DIRECTION |
From the line containing "return wall &" through the line containing "obj.parent = empty", retype each line exactly; include both end lines and nothing beyond them.

INPUT RECORDS |

==*==

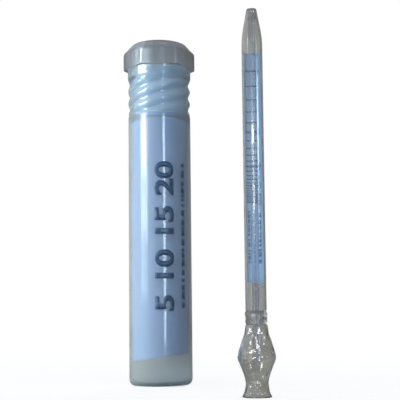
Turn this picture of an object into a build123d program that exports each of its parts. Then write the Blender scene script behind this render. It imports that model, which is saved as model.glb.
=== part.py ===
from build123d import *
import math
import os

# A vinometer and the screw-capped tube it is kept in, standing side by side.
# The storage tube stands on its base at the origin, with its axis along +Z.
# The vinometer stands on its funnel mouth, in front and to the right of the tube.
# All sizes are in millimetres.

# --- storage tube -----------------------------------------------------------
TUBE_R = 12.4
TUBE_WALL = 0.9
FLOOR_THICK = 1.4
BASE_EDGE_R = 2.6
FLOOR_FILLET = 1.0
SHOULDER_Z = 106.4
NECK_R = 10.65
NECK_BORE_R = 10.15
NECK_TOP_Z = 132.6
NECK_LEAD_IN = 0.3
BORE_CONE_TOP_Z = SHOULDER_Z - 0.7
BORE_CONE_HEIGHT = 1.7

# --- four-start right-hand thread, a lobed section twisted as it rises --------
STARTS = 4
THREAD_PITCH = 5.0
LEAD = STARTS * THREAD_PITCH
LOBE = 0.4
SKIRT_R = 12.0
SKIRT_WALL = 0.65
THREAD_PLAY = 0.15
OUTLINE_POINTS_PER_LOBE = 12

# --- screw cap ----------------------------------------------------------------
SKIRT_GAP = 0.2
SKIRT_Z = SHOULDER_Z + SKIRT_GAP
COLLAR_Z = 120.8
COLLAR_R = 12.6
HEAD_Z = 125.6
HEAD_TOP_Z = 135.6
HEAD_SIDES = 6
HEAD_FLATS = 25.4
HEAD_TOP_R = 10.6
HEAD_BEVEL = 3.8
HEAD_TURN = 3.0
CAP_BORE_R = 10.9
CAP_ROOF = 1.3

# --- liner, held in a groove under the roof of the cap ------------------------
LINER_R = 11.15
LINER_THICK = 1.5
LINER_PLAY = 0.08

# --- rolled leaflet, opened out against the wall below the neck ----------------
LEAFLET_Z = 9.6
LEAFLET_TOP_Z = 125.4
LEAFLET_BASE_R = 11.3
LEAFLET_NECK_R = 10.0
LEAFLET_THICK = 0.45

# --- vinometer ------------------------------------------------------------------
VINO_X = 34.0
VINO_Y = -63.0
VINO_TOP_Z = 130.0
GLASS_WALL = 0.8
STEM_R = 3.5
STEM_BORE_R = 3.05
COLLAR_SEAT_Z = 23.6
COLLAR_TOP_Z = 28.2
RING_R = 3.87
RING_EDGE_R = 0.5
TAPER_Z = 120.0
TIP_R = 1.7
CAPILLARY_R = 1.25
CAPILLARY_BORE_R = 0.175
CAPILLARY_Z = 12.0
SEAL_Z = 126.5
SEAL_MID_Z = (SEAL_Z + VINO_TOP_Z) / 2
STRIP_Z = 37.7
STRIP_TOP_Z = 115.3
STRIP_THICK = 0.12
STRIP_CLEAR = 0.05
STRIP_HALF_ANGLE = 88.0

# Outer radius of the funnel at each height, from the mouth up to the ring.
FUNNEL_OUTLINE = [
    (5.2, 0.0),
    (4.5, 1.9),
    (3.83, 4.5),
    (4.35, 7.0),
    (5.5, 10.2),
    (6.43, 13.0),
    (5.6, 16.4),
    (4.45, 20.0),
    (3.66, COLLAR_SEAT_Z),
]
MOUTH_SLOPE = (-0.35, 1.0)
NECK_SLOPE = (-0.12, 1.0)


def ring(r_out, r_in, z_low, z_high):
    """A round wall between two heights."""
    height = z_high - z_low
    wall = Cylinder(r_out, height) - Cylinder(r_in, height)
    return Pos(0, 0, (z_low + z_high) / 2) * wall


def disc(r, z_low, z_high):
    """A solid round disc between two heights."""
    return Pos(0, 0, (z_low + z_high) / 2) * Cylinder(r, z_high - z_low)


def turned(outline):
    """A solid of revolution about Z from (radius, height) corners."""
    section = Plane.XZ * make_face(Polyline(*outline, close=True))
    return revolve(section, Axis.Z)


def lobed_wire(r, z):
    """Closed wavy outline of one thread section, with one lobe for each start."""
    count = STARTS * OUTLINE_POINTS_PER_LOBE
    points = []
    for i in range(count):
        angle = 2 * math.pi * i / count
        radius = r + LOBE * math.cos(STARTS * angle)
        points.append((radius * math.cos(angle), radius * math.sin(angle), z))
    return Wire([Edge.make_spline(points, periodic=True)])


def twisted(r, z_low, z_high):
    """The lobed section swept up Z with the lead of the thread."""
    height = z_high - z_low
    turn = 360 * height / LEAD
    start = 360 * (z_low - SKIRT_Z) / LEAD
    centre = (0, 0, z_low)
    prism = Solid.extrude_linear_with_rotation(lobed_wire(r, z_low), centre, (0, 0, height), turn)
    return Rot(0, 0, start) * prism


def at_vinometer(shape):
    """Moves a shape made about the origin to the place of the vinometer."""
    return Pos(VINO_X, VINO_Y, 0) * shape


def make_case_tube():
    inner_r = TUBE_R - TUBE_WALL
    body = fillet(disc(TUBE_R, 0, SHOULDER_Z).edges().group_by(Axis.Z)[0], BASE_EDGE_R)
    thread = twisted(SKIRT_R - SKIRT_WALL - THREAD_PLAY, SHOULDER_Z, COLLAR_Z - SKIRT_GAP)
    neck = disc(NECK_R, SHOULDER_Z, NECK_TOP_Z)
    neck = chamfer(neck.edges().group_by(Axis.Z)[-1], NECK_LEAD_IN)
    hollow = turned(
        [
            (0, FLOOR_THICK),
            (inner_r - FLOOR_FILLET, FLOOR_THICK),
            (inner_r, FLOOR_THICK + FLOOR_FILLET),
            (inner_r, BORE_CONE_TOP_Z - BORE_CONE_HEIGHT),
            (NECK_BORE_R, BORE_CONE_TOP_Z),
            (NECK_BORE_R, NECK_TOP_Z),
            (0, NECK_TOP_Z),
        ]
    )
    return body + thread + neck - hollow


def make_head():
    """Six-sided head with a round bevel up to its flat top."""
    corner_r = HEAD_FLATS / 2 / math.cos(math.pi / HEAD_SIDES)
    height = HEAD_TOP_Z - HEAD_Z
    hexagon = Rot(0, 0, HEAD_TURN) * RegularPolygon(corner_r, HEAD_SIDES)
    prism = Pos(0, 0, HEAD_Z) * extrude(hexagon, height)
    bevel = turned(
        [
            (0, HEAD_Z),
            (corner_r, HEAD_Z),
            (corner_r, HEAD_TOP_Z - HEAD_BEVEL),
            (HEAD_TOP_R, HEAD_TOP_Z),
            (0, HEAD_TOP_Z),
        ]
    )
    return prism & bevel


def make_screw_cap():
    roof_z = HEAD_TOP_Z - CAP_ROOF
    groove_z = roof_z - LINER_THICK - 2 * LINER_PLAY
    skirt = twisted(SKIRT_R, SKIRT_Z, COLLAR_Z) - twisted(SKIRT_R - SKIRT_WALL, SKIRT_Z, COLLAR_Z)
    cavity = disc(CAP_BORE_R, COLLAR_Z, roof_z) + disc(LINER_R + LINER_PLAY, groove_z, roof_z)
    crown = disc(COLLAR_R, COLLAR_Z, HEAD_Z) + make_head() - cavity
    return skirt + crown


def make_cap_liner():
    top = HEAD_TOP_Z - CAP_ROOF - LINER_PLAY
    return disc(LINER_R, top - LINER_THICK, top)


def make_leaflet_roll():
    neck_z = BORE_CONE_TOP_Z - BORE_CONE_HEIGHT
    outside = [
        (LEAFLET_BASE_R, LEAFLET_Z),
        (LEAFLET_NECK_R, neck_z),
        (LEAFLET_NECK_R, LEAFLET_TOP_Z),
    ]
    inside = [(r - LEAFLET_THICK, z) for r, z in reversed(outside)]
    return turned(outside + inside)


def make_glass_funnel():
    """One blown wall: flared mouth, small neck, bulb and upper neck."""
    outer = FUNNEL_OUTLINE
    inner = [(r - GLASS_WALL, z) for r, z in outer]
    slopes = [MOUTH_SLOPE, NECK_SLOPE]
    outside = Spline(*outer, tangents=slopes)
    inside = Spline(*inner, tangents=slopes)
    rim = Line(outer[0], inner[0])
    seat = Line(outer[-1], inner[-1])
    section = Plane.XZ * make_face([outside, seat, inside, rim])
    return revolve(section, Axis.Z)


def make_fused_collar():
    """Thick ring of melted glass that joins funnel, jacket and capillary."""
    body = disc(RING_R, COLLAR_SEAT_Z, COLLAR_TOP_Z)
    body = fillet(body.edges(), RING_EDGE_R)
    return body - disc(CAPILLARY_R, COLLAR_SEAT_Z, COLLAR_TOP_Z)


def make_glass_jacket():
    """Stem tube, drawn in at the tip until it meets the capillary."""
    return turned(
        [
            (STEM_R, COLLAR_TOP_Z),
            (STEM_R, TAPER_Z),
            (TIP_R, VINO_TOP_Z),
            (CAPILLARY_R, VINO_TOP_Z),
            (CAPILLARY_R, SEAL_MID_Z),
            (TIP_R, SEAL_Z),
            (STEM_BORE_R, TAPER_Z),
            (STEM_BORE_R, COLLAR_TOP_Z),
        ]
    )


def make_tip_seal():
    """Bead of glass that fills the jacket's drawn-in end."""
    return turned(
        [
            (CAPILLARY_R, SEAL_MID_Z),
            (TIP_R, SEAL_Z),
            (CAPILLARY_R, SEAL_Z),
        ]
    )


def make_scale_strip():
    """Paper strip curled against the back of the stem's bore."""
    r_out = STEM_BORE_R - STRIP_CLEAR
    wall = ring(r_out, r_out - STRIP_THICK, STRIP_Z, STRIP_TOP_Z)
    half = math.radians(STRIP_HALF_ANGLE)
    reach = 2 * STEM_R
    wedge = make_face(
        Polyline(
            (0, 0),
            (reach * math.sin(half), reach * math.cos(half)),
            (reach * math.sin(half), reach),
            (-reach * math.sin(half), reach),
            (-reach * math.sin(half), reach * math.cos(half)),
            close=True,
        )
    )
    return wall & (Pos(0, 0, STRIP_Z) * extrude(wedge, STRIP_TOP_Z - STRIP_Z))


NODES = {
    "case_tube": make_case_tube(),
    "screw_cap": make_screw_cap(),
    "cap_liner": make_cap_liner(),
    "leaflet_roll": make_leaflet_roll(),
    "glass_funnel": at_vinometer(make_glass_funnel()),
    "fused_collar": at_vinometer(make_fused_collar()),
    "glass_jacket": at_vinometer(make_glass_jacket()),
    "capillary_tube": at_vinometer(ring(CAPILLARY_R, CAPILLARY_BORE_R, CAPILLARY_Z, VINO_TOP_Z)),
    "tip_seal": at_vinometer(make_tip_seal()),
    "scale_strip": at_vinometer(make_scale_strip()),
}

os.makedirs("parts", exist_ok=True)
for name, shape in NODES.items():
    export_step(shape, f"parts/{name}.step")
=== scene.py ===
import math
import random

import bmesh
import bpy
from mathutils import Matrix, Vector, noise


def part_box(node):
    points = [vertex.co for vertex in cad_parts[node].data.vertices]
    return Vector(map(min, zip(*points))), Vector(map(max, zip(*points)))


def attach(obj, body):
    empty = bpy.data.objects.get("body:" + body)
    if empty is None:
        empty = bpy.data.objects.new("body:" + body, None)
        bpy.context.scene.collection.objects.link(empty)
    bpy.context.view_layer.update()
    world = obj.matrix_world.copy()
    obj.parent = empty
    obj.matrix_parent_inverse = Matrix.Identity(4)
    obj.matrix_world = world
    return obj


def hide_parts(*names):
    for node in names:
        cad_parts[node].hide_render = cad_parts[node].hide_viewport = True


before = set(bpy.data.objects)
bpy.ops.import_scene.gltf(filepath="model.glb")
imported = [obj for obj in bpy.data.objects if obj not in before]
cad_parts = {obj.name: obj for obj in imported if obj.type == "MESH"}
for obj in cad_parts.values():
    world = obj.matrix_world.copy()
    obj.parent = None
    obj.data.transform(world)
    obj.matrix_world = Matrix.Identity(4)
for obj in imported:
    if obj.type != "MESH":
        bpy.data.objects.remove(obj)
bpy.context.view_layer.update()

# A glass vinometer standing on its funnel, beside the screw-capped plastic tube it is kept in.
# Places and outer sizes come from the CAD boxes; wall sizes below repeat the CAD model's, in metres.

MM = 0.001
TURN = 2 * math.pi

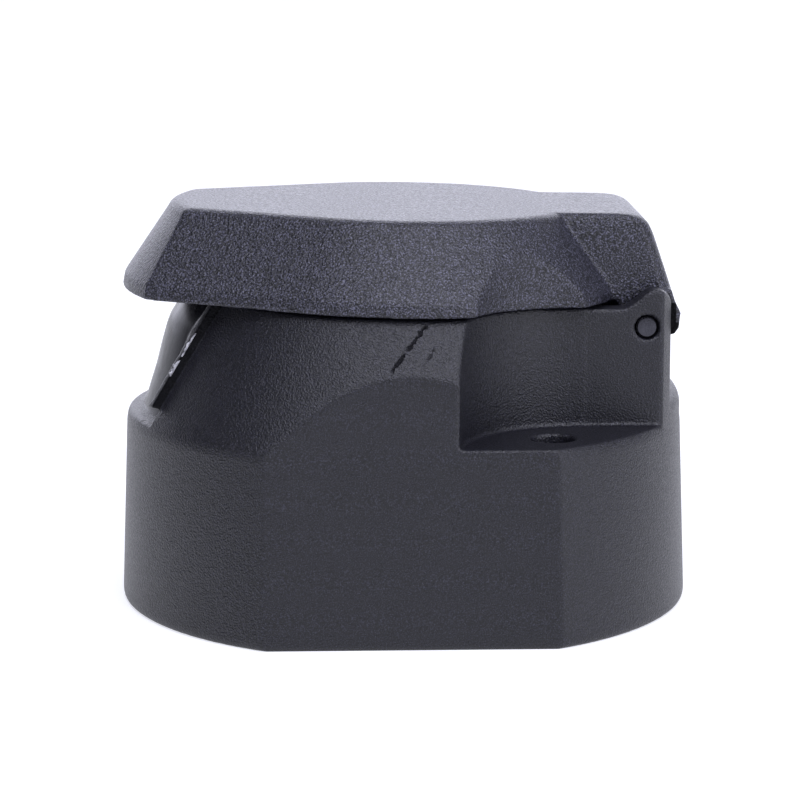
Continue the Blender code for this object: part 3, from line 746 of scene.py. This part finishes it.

==*==

RESPONSE BELOW |
    return wall & (Pos(0, 0, STRIP_Z) * extrude(wedge, STRIP_TOP_Z - STRIP_Z))


NODES = {
    "case_tube": make_case_tube(),
    "screw_cap": make_screw_cap(),
    "cap_liner": make_cap_liner(),
    "leaflet_roll": make_leaflet_roll(),
    "glass_funnel": at_vinometer(make_glass_funnel()),
    "fused_collar": at_vinometer(make_fused_collar()),
    "glass_jacket": at_vinometer(make_glass_jacket()),
    "capillary_tube": at_vinometer(ring(CAPILLARY_R, CAPILLARY_BORE_R, CAPILLARY_Z, VINO_TOP_Z)),
    "tip_seal": at_vinometer(make_tip_seal()),
    "scale_strip": at_vinometer(make_scale_strip()),
}

os.makedirs("parts", exist_ok=True)
for name, shape in NODES.items():
    export_step(shape, f"parts/{name}.step")
=== scene.py ===
import math
import random

import bmesh
import bpy
from mathutils import Matrix, Vector, noise


def part_box(node):
    points = [vertex.co for vertex in cad_parts[node].data.vertices]
    return Vector(map(min, zip(*points))), Vector(map(max, zip(*points)))


def attach(obj, body):
    empty = bpy.data.objects.get("body:" + body)
    if empty is None:
        empty = bpy.data.objects.new("body:" + body, None)
        bpy.context.scene.collection.objects.link(empty)
    bpy.context.view_layer.update()
    world = obj.matrix_world.copy()
    obj.parent = empty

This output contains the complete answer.